Was können die Teilnehmenden selbst machen, damit das Gelernte in ihrer Praxis ankommt?
Gute Frage, da gibt es einiges. Man kann sich zum Beispiel im Kalender fest einplanen, wann und wie man etwa neue Elemente umsetzen will. Also etwa eine Prioritätenliste anlegen, Information bewusst transparenter und ausführlicher weitergeben oder in regelmäßigen Teamrunden Feedback einholen. Ebenfalls sehr effektvoll kann es sein, das erlernte Wissen mit anderen zu teilen. Dabei stellt sich schnell heraus, ob man es selbst richtig verstanden hat, die Kolleginnen und Kollegen haben auch etwas davon und man kann gemeinsam ausprobieren, was funktioniert.

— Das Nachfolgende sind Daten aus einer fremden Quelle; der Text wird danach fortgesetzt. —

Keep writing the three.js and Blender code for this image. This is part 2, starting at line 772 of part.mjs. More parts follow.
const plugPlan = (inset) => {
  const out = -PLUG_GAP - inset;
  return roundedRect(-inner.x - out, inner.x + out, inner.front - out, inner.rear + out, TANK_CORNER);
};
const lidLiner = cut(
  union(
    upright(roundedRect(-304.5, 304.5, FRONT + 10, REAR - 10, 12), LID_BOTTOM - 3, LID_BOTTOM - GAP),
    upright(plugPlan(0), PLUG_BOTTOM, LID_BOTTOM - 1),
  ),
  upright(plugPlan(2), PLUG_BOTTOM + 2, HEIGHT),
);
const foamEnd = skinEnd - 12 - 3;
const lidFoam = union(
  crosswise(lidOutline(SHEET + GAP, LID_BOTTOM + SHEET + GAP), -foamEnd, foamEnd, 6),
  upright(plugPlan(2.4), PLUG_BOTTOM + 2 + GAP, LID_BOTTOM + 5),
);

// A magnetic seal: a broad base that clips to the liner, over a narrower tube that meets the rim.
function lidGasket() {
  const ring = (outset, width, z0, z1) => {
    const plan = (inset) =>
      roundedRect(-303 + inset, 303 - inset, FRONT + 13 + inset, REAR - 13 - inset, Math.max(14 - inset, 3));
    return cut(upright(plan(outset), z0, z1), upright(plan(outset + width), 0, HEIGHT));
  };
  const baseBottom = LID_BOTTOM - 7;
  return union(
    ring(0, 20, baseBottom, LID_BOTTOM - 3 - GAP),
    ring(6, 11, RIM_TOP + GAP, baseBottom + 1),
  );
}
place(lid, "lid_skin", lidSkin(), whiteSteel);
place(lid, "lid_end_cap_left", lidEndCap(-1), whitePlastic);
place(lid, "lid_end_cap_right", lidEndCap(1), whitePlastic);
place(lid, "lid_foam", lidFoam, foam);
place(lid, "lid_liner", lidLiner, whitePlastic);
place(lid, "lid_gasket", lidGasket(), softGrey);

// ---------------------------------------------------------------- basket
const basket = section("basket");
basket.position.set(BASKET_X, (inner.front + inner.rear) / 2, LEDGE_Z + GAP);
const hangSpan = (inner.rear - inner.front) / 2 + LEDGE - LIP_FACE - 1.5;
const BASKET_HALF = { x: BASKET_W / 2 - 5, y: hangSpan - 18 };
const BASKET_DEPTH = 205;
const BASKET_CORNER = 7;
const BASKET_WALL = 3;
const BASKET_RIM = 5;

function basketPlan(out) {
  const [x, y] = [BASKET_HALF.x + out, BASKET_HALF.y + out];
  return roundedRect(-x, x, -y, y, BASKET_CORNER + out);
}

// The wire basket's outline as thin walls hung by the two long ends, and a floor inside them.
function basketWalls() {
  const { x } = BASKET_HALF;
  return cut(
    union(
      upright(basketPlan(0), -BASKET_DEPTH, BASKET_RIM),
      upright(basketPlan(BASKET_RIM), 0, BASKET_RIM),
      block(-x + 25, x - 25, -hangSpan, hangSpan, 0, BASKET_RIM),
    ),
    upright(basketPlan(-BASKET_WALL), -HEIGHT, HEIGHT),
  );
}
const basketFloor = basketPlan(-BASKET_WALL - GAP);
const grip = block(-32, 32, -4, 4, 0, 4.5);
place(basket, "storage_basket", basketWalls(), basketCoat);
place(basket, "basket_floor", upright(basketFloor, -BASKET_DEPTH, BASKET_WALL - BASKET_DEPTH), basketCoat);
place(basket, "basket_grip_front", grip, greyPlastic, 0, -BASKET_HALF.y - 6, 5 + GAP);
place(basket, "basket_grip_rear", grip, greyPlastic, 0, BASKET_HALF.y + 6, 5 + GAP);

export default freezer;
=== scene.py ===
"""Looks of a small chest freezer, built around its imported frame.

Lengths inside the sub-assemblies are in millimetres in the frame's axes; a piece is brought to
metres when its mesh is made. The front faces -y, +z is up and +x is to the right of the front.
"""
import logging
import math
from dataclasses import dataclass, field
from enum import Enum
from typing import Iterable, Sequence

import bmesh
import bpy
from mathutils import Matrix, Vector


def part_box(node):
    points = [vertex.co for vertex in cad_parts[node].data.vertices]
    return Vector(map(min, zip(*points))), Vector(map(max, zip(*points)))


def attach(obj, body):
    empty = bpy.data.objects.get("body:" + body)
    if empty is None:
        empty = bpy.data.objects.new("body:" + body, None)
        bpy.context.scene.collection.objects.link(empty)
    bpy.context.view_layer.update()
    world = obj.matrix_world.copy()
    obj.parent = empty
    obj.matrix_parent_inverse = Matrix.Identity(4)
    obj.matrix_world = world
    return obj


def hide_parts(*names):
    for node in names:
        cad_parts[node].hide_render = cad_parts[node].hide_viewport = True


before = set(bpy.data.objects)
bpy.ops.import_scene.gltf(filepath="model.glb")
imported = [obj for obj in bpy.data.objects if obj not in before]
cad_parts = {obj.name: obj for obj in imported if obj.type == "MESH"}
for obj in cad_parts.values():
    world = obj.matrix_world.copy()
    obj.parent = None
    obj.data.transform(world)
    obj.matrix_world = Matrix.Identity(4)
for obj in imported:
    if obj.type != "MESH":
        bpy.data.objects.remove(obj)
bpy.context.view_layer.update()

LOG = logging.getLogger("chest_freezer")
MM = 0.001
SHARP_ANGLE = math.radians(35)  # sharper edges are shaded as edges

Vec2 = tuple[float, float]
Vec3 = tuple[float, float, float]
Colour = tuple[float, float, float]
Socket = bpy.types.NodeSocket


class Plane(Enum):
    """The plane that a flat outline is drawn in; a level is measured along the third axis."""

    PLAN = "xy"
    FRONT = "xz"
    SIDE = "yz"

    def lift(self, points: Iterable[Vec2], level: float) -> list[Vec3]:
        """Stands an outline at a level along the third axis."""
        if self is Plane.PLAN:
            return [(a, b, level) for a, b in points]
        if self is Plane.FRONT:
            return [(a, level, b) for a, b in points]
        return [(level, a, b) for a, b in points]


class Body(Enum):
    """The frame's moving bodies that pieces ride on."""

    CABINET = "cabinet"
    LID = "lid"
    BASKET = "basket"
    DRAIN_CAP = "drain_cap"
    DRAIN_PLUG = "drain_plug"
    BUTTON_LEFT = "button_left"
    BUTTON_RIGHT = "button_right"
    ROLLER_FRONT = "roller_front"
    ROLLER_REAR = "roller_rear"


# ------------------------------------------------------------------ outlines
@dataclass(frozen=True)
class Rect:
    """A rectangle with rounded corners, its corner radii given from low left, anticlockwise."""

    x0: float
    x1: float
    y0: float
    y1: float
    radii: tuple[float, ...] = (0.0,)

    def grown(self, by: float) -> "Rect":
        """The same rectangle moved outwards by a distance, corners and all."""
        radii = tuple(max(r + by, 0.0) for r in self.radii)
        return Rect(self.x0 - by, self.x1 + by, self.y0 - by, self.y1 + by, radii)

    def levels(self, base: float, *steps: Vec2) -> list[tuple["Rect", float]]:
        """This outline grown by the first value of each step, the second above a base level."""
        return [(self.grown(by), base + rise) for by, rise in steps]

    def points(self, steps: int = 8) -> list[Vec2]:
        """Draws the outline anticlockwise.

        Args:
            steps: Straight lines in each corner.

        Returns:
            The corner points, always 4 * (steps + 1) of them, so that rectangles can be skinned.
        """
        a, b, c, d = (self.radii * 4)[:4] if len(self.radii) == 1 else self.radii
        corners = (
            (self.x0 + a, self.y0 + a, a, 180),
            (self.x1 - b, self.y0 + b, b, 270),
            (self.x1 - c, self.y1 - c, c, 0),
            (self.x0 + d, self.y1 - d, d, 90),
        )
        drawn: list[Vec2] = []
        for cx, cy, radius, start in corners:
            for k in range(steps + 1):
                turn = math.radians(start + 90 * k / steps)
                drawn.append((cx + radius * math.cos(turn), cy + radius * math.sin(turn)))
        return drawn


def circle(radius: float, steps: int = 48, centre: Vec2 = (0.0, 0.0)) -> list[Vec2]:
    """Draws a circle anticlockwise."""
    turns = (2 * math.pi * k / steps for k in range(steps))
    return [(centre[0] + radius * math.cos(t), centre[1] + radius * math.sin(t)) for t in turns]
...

Können Sie bereits Trends erkennen, wie sich der Bedarf in Zukunft entwickeln wird?
Kommunikation wird zweifellos wichtig bleiben. Derzeit ist, zum Beispiel, im Baubereich die zielgruppenspezifische Ansprache ein großes Thema: Wie müssen die Arbeiterinnen und Arbeiter auf der Baustelle und wie das Management angesprochen werden? Auf den Feedbackbögen wurde bei der Frage nach aktuell spannenden Themen in letzter Zeit häufig virtuelle und hybride Zusammenarbeit genannt und dementsprechend werden wir dazu bald ein neues Seminar anbieten. Auch das Thema Unternehmenskultur ist weiter im Kommen: Wie kann man die Zufriedenheit der Mitarbeiterinnen und Mitarbeiter stärken und die Motivation im Unternehmen steigern?
Frau Berger, herzlichen Dank für das Gespräch.